Louis X remarried but he died suddenly in 1314 after drinking an excessive amount of chilled wine following a particularly vigorous tennis match. He wouldn’t be the last French monarch to lose his life in tennis related circumstances. In 1498, King Charles VIII “the Affable” struck his head on a door lintel while on his way to watch a real tennis match in Amboise. Upon his return from the game, the King fell into a sudden coma and died. Despite these incidents, tennis remained a popular game for French royalty until the Revolution of 1789 when members of the Third Estate convened on a Versailles tennis court to swear and oath that they would not disperse until a new constitution was written.
In England, King Henry V was the first royal tennis enthusiast, inspiring a scene in William Shakespeare’s Henry V where the Dauphin Louis of France sends the King tennis balls instead of tribute. In the play, Henry V responds with an extended tennis metaphor about his planned invasion of France, declaring, “We are glad the Dauphin is so pleasant with us/His present and your pains we thank you for/When we have march’d our rackets to these balls/We will, in France, by God’s grace, play a set/Shall strike his father’s crown into the hazard./Tell him he hath made a match with such a wrangler/That all the courts of France will be disturb’d/With chaces.”
King Henry VIII was another enthusiastic tennis player, eager to show that his skill at the game was superior to his fellow monarch and rival, King Francois I of France.
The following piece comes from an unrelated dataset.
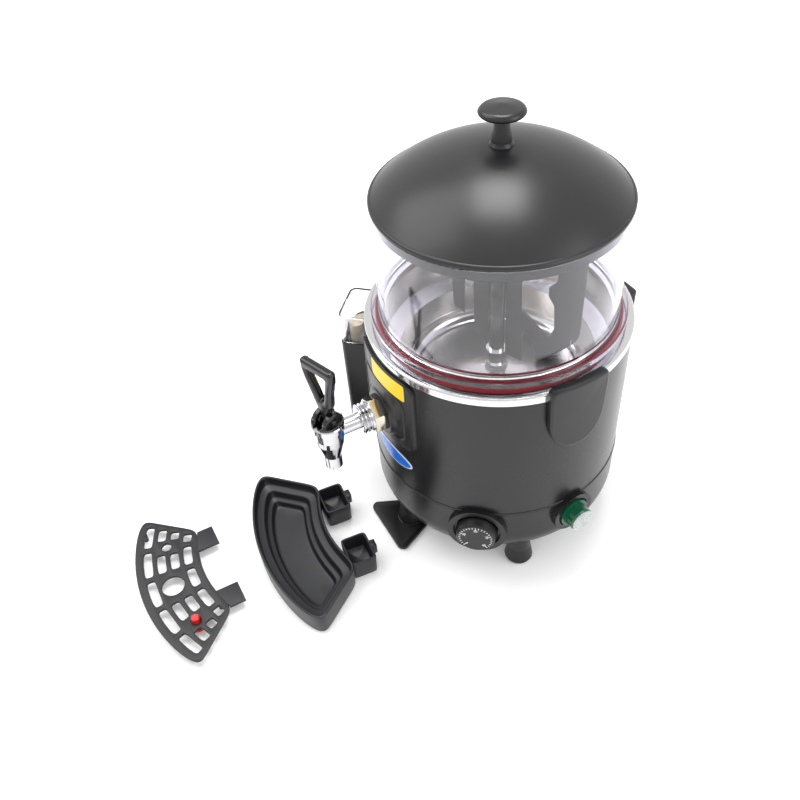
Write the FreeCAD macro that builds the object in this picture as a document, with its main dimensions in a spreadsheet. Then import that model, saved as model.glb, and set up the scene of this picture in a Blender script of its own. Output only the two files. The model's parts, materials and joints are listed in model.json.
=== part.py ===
import FreeCAD, Part
import math
import os
import Sketcher

# Hot chocolate dispenser: a heated water bath and steel bowl on a round base, a clear jar, a stirring
# paddle, a lever tap, and a drip tray and grille that stand in front of it.
# Frame: Z up, the floor at zero, the machine's axis through the origin, the tap towards -Y. Millimetres.

doc = FreeCAD.newDocument("ChocolateDispenser")
sheet = doc.addObject("Spreadsheet::Sheet", "Sizes")


class Size:
    # A number together with the spreadsheet expression that it comes from.
    def __init__(self, value, text):
        self.value = float(value)
        self.text = text

    def __add__(self, other):
        other = sized(other)
        return Size(self.value + other.value, "(%s + %s)" % (self.text, other.text))

    def __sub__(self, other):
        other = sized(other)
        return Size(self.value - other.value, "(%s - %s)" % (self.text, other.text))

    def __mul__(self, other):
        other = sized(other)
        return Size(self.value * other.value, "(%s * %s)" % (self.text, other.text))

    def __truediv__(self, other):
        other = sized(other)
        return Size(self.value / other.value, "(%s / %s)" % (self.text, other.text))

    def __radd__(self, other):
        return sized(other) + self

    def __rsub__(self, other):
        return sized(other) - self

    def __rmul__(self, other):
        return sized(other) * self

    def __rtruediv__(self, other):
        return sized(other) / self

    def __neg__(self):
        return Size(-self.value, "(0 - %s)" % self.text)


def sized(number):
    if isinstance(number, Size):
        return number
    return Size(number, "(%.6f)" % number if number < 0 else "%.6f" % number)


def cosine(angle):
    angle = sized(angle)
    return Size(math.cos(math.radians(angle.value)), "cos(%s)" % angle.text)


def sine(angle):
    angle = sized(angle)
    return Size(math.sin(math.radians(angle.value)), "sin(%s)" % angle.text)


def root(number):
    return Size(math.sqrt(number.value), "sqrt(%s)" % number.text)


class Sizes:
    # The driving dimensions, one spreadsheet row each: words in column A, the aliased number in B.
    def __init__(self, table):
        for row, (alias, (value, words)) in enumerate(table.items(), start=1):
            sheet.set("A%d" % row, words)
            sheet.set("B%d" % row, str(value))
            sheet.setAlias("B%d" % row, alias)
            setattr(self, alias, Size(value, "Sizes." + alias))
        doc.recompute()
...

The King of England commissioned a real tennis court for Hampton Court Palace, which is still in use today. The original Tudor tennis court was renovated extensively by Charles II after his Restoration in 1660, adding a new floor and nets as well as velvet cushions for spectators.
The Hampton Court real tennis facilities, however, are not the oldest tennis courts still in use. In 1539, King Henry VIII’s nephew, King James V, the father of Mary, Queen of Scots, commissioned a real tennis court at Falkland Palace. As in France, tennis became a popular sport for royalty despite the death of a monarch in circumstances related to the game. In 1437, King James I of Scotland ordered that an underground tunnel from Blackfriars Monastery in Perth be blocked up because his tennis balls were disappearing down the entrance. The King was murdered in the tunnel later that year, unable to escape from assassins who had broken into the monastery to commit regicide.
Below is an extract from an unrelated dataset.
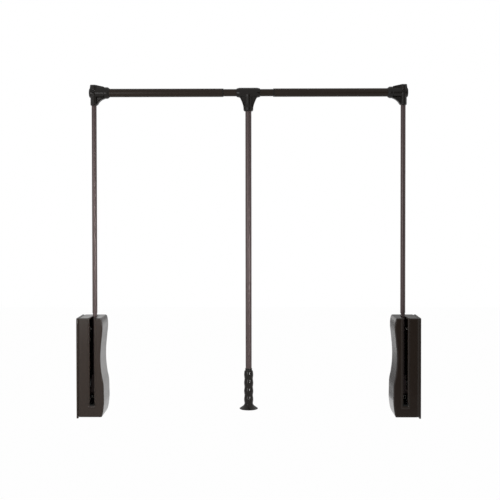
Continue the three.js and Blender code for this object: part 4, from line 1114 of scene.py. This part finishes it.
springs = coil_spring_form()
for side in ("left", "right"):
    low, high = extent(f"{side}_lift_spring")
    x, y = (low[0] + high[0]) / 2, (low[1] + high[1]) / 2
    spring = springs.make(
        f"{side}_coil_spring", Length=high[2] - low[2], Centre_X=x, Centre_Y=y, Bottom=low[2])
    dress(spring, None, "spring_steel", f"{side}_lift_spring")
    start, end = scaled([(x, y, low[2]), (x, y, high[2])])
    tuple(start)
    tuple(end)
    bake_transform(spring)

rod_foot = extent("pull_rod")[0][2]
grip_low, grip_high = extent("hand_grip")
grip = grip_form().make(
    "ribbed_grip", Length=grip_high[2] - grip_low[2], Foot_Radius=(grip_high[0] - grip_low[0]) / 2,
    Bore=ROD_RADIUS + CLEARANCE, Bore_Depth=grip_high[2] - rod_foot + CLEARANCE,
    Top=grip_high[2], Centre_X=MIDDLE)
dress(grip, "pull_rod", "connector_plastic", "hand_grip")

FACING = {
    "+X": (0, math.pi / 2, 0), "-X": (0, -math.pi / 2, 0),
    "+Y": (-math.pi / 2, 0, 0), "-Y": (math.pi / 2, 0, 0)}
screws = screw_form()


def screw_set(name, body, places, plating="zinc_steel"):
    """Screws of one body. places pairs each one's CAD node with the way that its head faces."""
    seats, turns, sizes, lengths = [], [], [], []
    for node, facing in places:
        low, high = extent(node)
        axis = "XYZ".index(facing[1])
        size = (high[2] - low[2]) / 2 / HEAD_RADIUS
        head = HEAD_HEIGHT * size
        middle = [(a + b) / 2 for a, b in zip(low, high)]
        middle[axis] = high[axis] - head if facing[0] == "+" else low[axis] + head
        seats.append(middle)
        turns += FACING[facing]
        sizes.append(size)
        lengths.append((high[axis] - low[axis] - head) * MILLIMETRE)
    mesh = bpy.data.meshes.new(name)
    mesh.from_pydata(scaled(seats), [], [])
    mesh.attributes.new("turn", "FLOAT_VECTOR", "POINT").data.foreach_set("vector", turns)
    for label, values in (("size", sizes), ("length", lengths)):
        mesh.attributes.new(label, "FLOAT", "POINT").data.foreach_set("value", values)
    piece = screws.make(name, mesh)
    dress(piece, body, "zinc_steel", *(node for node, _ in places))
    piece.data.materials[0] = finishes[plating]


for side, room in (("left", "+X"), ("right", "-X")):
    screw_set(f"{side}_housing_screws", f"{side}_housing", [
        (f"{side}_{name}", room)
        for name in ("bracket_screw_upper", "bracket_screw_lower", "spring_seat_screw")])
    screw_set(f"{side}_frame_screws", f"{side}_frame", [
        (f"{side}_arm_screw", "+Y"), (f"{side}_elbow_rail_screw", "-Y"),
        (f"{side}_elbow_arm_screw", "+Y")], "black_zinc")
screw_set("rod_screws", "pull_rod", [
    (f"{name}_screw", "+Y") for name in ("tee", "pull_rod", "grip")], "black_zinc")


# ---- CAD nodes that stay, and softened copies of the rubber parts ----

def softened(node, name, body):
    """A copy of a rubber buffer with its edges rounded."""
    mesh = frame["nodes"][node].data.copy()
    welded(mesh, 2 * SMALLEST, flat_angle=1)
    obj = linked(name, mesh)
    bevel = obj.modifiers.new("edges", "BEVEL")
    bevel.width = 0.5 * MILLIMETRE
    bevel.segments = 3
    bevel.angle_limit = math.radians(35)
    plain_mesh(obj)
    shaded(obj.data, 50)
    dress(obj, body, "rubber", node)


for side in ("left", "right"):
    softened(f"{side}_stop_buffer", f"{side}_lower_bumper", f"{side}_housing")
    softened(f"{side}_rest_buffer", f"{side}_upper_bumper", f"{side}_housing")

for entry in frame["record"]["subparts"]:
    mesh = frame["nodes"][entry["node"]].data
    mesh.materials.clear()
    painted = entry["node"].endswith("lift_lever")
    mesh.materials.append(finishes["arm_paint" if painted else entry["material_slot"]])


# ---- Studio, in metres ----

WHITE = (1, 1, 1, 1)


def lamp(name, place, target, size, power, spread=180):
    """A square soft lamp that faces a target and isn't seen itself."""
    data = bpy.data.lights.new(name, "AREA")
    data.shape = "SQUARE"
    data.size = size
    data.energy = power
    data.spread = math.radians(spread)
    obj = linked(name, data)
    obj.location = place
    obj.rotation_euler = (Vector(target) - Vector(place)).to_track_quat("-Z", "Y").to_euler()
    obj.visible_camera = False


def flag(name, x_low, x_high, y, z_low, z_high, grey, fade=0.4):
    """A grey card seen only in reflections: it keeps the object's far side and tops darker.

    It thins out over the width of fade, half of it outside the sizes given."""
    x_low, x_high = x_low - fade / 2, x_high + fade / 2
    z_low, z_high = z_low - fade / 2, z_high + fade / 2
    card = bpy.data.meshes.new(name)
    card.from_pydata([
        (x_low, y, z_low), (x_high, y, z_low), (x_high, y, z_high), (x_low, y, z_high)],
        [], [(0, 1, 2, 3)])
    material = bpy.data.materials.new(name)
    plan = Plan(emptied(material))
    place = plan.add("ShaderNodeTexCoord", output="Object")
    across, up = (plan.add("ShaderNodeSeparateXYZ", {0: place}, output=axis) for axis in "XZ")
    cover = None
    for inside in (across - x_low, x_high - across, up - z_low, z_high - up):
        ramp = (inside / fade).clamped()
        cover = cover * ramp if cover else ramp
    clear = plan.add("ShaderNodeBsdfTransparent")
    glow = plan.add("ShaderNodeEmission", {"Color": WHITE, "Strength": grey})
    plan.end(plan.add("ShaderNodeMixShader", {0: cover, 1: clear, 2: glow}))
    card.materials.append(material)
    obj = linked(name, card)
    for ray in ("camera", "diffuse", "transmission", "shadow"):
        setattr(obj, f"visible_{ray}", False)
    obj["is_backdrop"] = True


def seen_by(plan, *rays):
    """1 for the named kinds of ray and 0 for every other."""
    seen, *others = (plan.add("ShaderNodeLightPath", output=f"Is {ray} Ray") for ray in rays)
    for other in others:
        seen = seen.reckon("MAXIMUM", other)
    return seen


def studio():
    scene = bpy.context.scene
    scene.view_settings.view_transform = "Standard"
    scene.world = bpy.data.worlds.new("studio")
    plan = Plan(emptied(scene.world))
    fill, white = (
        plan.add("ShaderNodeBackground", {"Color": WHITE, "Strength": value})
        for value in (0.35, 1.0))
    seen = seen_by(plan, "Camera", "Glossy", "Transmission")
    plan.end(
        plan.add("ShaderNodeMixShader", {0: seen, 1: fill, 2: white}), "ShaderNodeOutputWorld")

    left, right, far, low, high = -9000, 9900, 9000, -760, -750     # millimetres
    floor = mesh_object("studio_floor", *extruded(
        [(left, low), (right, low), (right, high), (left, high)], -far, far))
    material = bpy.data.materials.new("studio_paper")
    paper = Plan(emptied(material))
    matt = paper.add("ShaderNodeBsdfDiffuse", {"Color": (0.85, 0.85, 0.85, 1)})
    glow = paper.add("ShaderNodeEmission", {"Color": WHITE, "Strength": 1.0})
    share = seen_by(paper, "Camera", "Glossy") * 0.985
    paper.end(paper.add("ShaderNodeMixShader", {0: share, 1: matt, 2: glow}))
    floor.data.materials.append(material)
    floor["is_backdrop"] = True

    flag("low_front_flag", 0.8, 2.8, -2.95, -1.0, 0.45, 0.08)
    flag("high_front_flag", 1.22, 3.2, -2.9, 0.45, 1.5, 0.08)
    flag("high_left_flag", -2.4, 0.45, 3.2, 0.05, 1.6, 0.74)
    flag("high_right_flag", 0.45, 3.3, 3.25, 0.0, 1.6, 0.3)
    flag("low_back_flag", -2.2, 0.44, 3.6, -1.0, 0.0, 0.2, fade=0.2)

    lamp("key_softbox", (-0.7, -2.1, 0.45), (0.15, 0.0, 0.35), 0.9, 14.0)
    lamp("strip_softbox", (1.6, -2.3, 0.22), (0.1, 0.0, 0.2), 0.2, 1.05, spread=28)


def camera():
    """The photo's camera, fitted to the object's edges."""
    data = bpy.data.cameras.new("camera")
    focal_pixels, photo_pixels = 978.4, 500
    data.sensor_width = 36.0
    data.lens = data.sensor_width * focal_pixels / photo_pixels
    data.shift_y = -0.06
    obj = linked("camera", data)
    obj.location = (0.47517, -2.56946, 0.49993)
    obj.rotation_mode = "QUATERNION"
    pitch, yaw, roll = -0.0189, -0.0102, 0.0012
    forward = Vector((
        math.sin(yaw) * math.cos(pitch), math.cos(yaw) * math.cos(pitch), math.sin(pitch)))
    turn = Matrix.Rotation(roll, 4, forward)
    obj.rotation_quaternion = turn.to_quaternion() @ forward.to_track_quat("-Z", "Y")
    bpy.context.scene.camera = obj


studio()
camera()

low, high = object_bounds()
({
    "cad": [list(cad_low), list(cad_high)], "visual": [list(low), list(high)]})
Royalty throughout Europe continued to be tennis enthusiasts with the emergence of the modern game of lawn tennis in the nineteenth century. From its first tournament in 1894 until the outbreak of the First World War, the Homberg Cup in Germany attracted royal spectators including the future King Edward VII, Grand Duke Ernst-Ludwig of Hesse, Crown Prince Constantine of Greece and Grand Duke Mikhail Alexandrovich of Russia, brother of Czar Nicholas II.
Major British and European tennis tournaments also attracted the occasional royal contender. In 1926, King George V’s second son, the Duke of York (the future George VI) entered the men’s doubles tournament at Wimbledon when Sir Louis Greig qualified and selected the Duke as his partner. Greig and the Duke were defeated in three sets by their first round opponents Arthur Gore and Herbert Roper Barrett.
The current Queen appears to have little interest in tennis. Despite serving as royal patron of the All England Tennis Club, the Queen has only attended the Wimbledon Championships twice during her reign. The enthusiasm for tennis displayed by both the Kents and the Middletons continued the centuries long relationship between royalty and the game of tennis. The Duke and Duchess of Cambridge’s first child, due next month, will undoubtedly receive tennis lessons, carrying on the family tradition.